En tierra de sombras
«La fractura social es un hecho con el que habrá que lidiar en las próximas décadas»
Por debajo de la superficie, empiezan a sucederse pequeños movimientos sísmicos cuyos efectos en el ánimo general son difíciles de predecir. En Palma, por ejemplo, un grupo de restauradores se manifestó contra el Govern, reclamando la reapertura de sus negocios o, al menos, cuantiosas ayudas económicas que garanticen su viabilidad. Se diría que, más que las interpretaciones ideológicas, la anécdota sirve para iluminar la realidad. De mutación en mutación, la crisis sanitaria desemboca en una crisis de gestión y, peor aún, en un shock moral que puede poner en duda los cimientos de nuestro sistema. En un interesante artículo publicado el pasado viernes en este mismo medio, mi compañera Victoria Carvajal sugería que, ante los datos que vamos conociendo, «no hay que descartar que un agravamiento del malestar social mute en una crisis de los fundamentos liberales sobre los que se asientan las democracias avanzadas». De hecho, no hay que descartarlo porque de la pandemia vamos a salir con un paisaje civil completamente distinto al que conocimos en las últimas décadas del pasado siglo. Un escenario para el que, de entrada, no sé si estamos preparados.
El horror de la Covid nos habla de muertos y de ruina. Lo que los medios consideraban en marzo que era «una especie de gripe» se ha convertido en un virus letal que en su primer año ha concentrado los efectos de diez temporadas gripales. Seguramente será mucho peor cuando sumemos los efectos colaterales en la salud de los infectados. Del mismo modo, los escombros económicos que la Covid dejará a su paso permanecen todavía ocultos bajo una espesa niebla. La previsible recuperación en K augura que la base de perdedores puede ser mucho mayor que la de quienes salen ganado.

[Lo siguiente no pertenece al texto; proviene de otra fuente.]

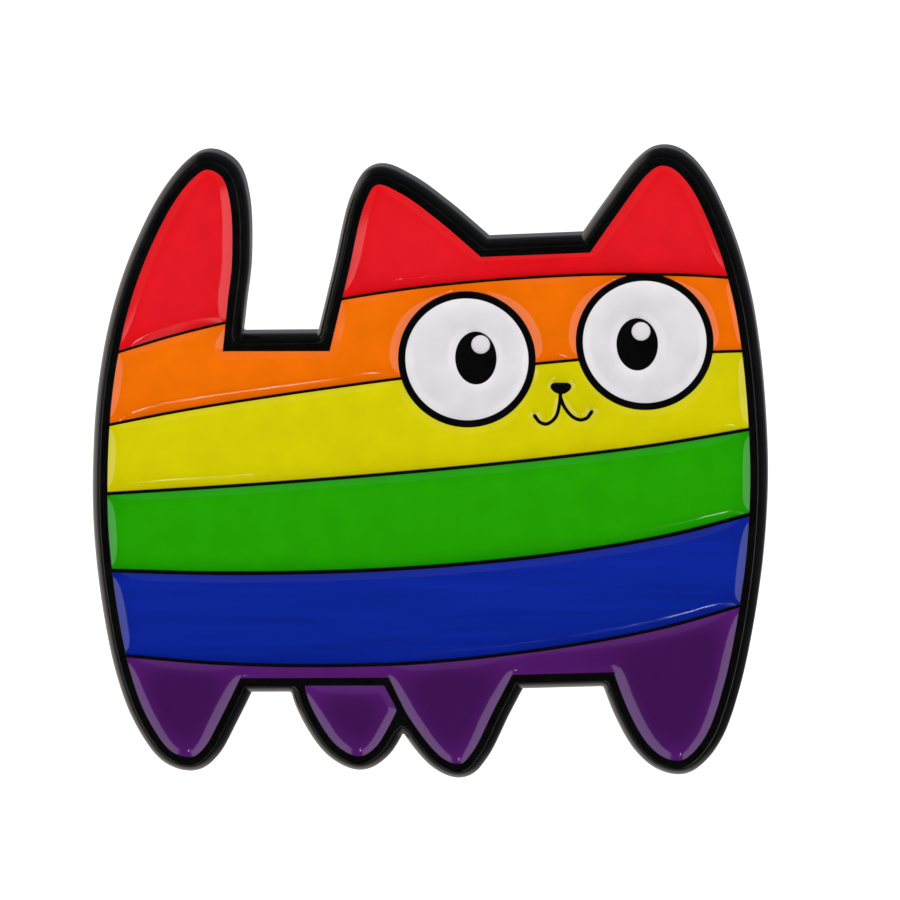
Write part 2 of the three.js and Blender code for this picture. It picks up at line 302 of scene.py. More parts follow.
def triangulated(rings, inner=()):
    """Triangles of the area inside the first ring and outside the others, through the inner points."""
    points = np.concatenate([*rings, inner] if len(inner) else rings)
    found = delaunay_2d_cdt([Vector(p) for p in points.tolist()], ring_edges(rings), [], 1, 1e-9)
    triangles = np.array(found[2])
    if len(found[0]) != len(points):
        raise ValueError("two outlines touch or cross")
    centres = points[triangles].mean(1)
    return points, triangles[in_area(centres, rings)]


def ring_edges(rings):
    """Pairs of neighbouring points, counted through all the rings."""
    edges, start = [], 0
    for ring in rings:
        around = np.arange(len(ring)) + start
        edges += list(zip(around.tolist(), np.roll(around, -1).tolist()))
        start += len(ring)
    return edges


def walled(rows, rings):
    """The walls through rows of points, each of them all the rings at one depth."""
    edges = ring_edges(rings)
    count = len(rows[0])
    faces = []
    for row in range(len(rows) - 1):
        low, high = row * count, (row + 1) * count
        faces += [(a + low, b + low, b + high, a + high) for a, b in edges]
    return faces


# ---------------------------------------------------------------- pocket and enamel shapes

FINE = (0.09, 0.5)         # spacing, and how far from the wall it is used
MEDIUM = (0.18, 1.1)
COARSE = (0.36, 99)
WALL_SPACE = 0.6           # of the fine spacing: how far the first points keep from a wall
SOLVER_STEPS = 400
SOLVER_END = 1e-16         # the energy left at which the solver stops


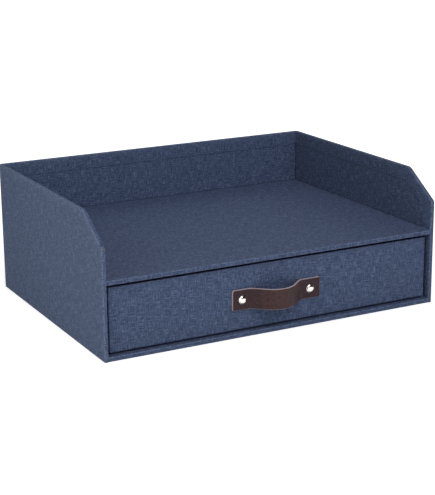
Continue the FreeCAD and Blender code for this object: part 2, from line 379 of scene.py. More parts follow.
def paperPiece(name, faces, outward, thickness, body, node):
    # a sheet of the canvas paper, or of the paper under the box. faces: lists of (point, sheet place,
    # mark of wear and painted shading). outward: the way that the largest face looks, with the paper's back a
    # thickness below it
    bm = bmesh.new()
    sheet = bm.loops.layers.uv.new(sheetMap)
    wear = bm.verts.layers.float.new(wearAndShadingName)
    for corners in faces:
        verts = []
        for point, _, wearShading in corners:
            vert = bm.verts.new(point)
            vert[wear] = wearShading
            verts.append(vert)
        face = bm.faces.new(verts)
        for loop, (_, place, _) in zip(face.loops, corners):
            loop[sheet].uv = place
        face.smooth = True
    bmesh.ops.remove_doubles(bm, verts=bm.verts, dist=mergeWithin)
    bmesh.ops.dissolve_degenerate(bm, edges=bm.edges, dist=shortestEdge)
    bmesh.ops.recalc_face_normals(bm, faces=bm.faces)
    bm.normal_update()
    largest = max(bm.faces, key=lambda face: face.calc_area())
    if largest.normal.dot(Vector(outward)) < 0:
        bmesh.ops.reverse_faces(bm, faces=bm.faces)
    piece = addObject(name, meshOf(name, bm))
    sides = piece.modifiers.new("paper", "SOLIDIFY")
    sides.thickness = thickness
    sides.offset = -1
    sides.use_even_offset = True
    material, slot = (underPaper, "base_paper") if name.endswith("under_paper") else (canvas, "canvas_paper")
    finishPiece(piece, [material], slot, body, node)


def roundedCorner(corner, before, after, radius, inset, share):
    # a point of a rounded convex corner in a plane, its outline moved inwards by inset.
    # before and after point along the outline; the inside is to the right of both
    inwardBefore = Vector((before.y, -before.x))
    inwardAfter = Vector((after.y, -after.x))
    mitre = (inwardBefore + inwardAfter) / (1 + inwardBefore.dot(inwardAfter))
    if inset >= radius:
        return corner + mitre * inset
    outward = -inwardBefore.slerp(inwardAfter, share)
    return corner + mitre * radius + outward * (radius - inset)


def arc(steps):
    return [math.radians(90) * i / steps for i in range(steps + 1)]


def developed(path):
    # lengths along a folded profile, as the flat sheet has them
    lengths = [0]
    for a, b in zip(path, path[1:]):
        lengths.append(lengths[-1] + math.dist(a, b))
    return lengths


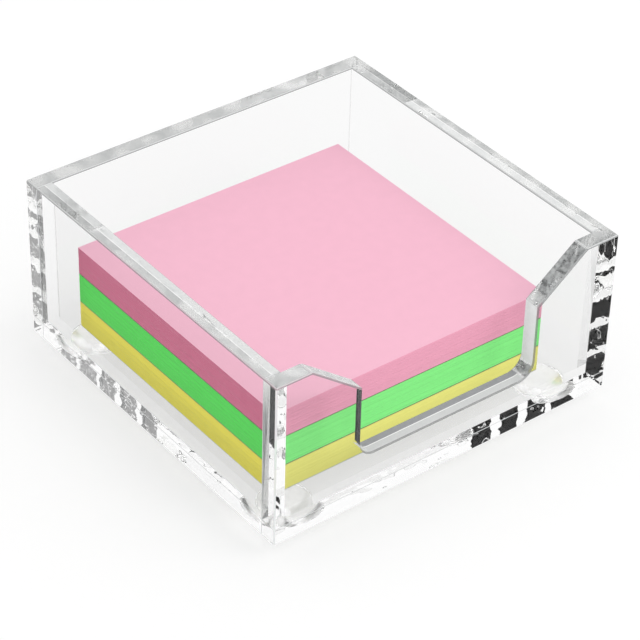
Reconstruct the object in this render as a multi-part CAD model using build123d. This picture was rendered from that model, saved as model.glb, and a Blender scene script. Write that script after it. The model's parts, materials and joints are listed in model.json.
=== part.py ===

Entre otros motivos, porque la pandemia actúa como un tribunal implacable que juzgase una realidad que ya no se sostenía del todo por sí misma: son las crisis previas las que, de repente, emergen en toda su desnudez. La revolución tecnológica, por ejemplo, que transforma el paisaje económico y social; pero también el panorama político y cultural. Conscientes de ello, los politólogos empiezan a hablar ya abiertamente de los retos que plantea a las instituciones liberales la tecnopolítica, de la cual hemos tenido sobrados ejemplos estos últimos meses. La obsolescencia de la vieja economía –o de parte de ella, al menos– se ha acelerado este año, pasando millones de trabajadores a engrosar el famoso detritus al que se refería el sociólogo Zygmunt Baumann. La productividad del sistema ya no necesita a esos trabajadores. No es algo que se solucione meramente con ayudas económicas o con subvenciones a fondo perdido, porque el futuro de un país sencillamente no se improvisa. La crisis previa que afectaba al Estado del bienestar se ha acentuado también y ha puesto sobre el tapete tanto su perentoria necesidad como sus evidentes limitaciones en el contexto actual. La fractura social es un hecho con el que habrá que lidiar en las próximas décadas; una fractura en primer lugar económica y de clase, pero también cultural y emocional. El malestar crece y crece bajo la falsa apariencia de orden. ¿Cuándo irrumpirá en la superficie? No lo sabemos.
Pasear por las calles de cualquier pueblo o ciudad europea tiene algo de espectral. Los negocios cerrados, las calles vacías, las colas de Cáritas o de los comedores sociales. Queda un horizonte de esperanza, que es la vacuna, y un anhelo: que la inmunidad de rebaño permita el regreso a la normalidad. Pero la normalidad no regresará del todo, no el orden conocido. Volverá el crecimiento económico y la salud, mas no el mundo previo a la Covid-19. Esta es una realidad que, me temo, no podemos obviar.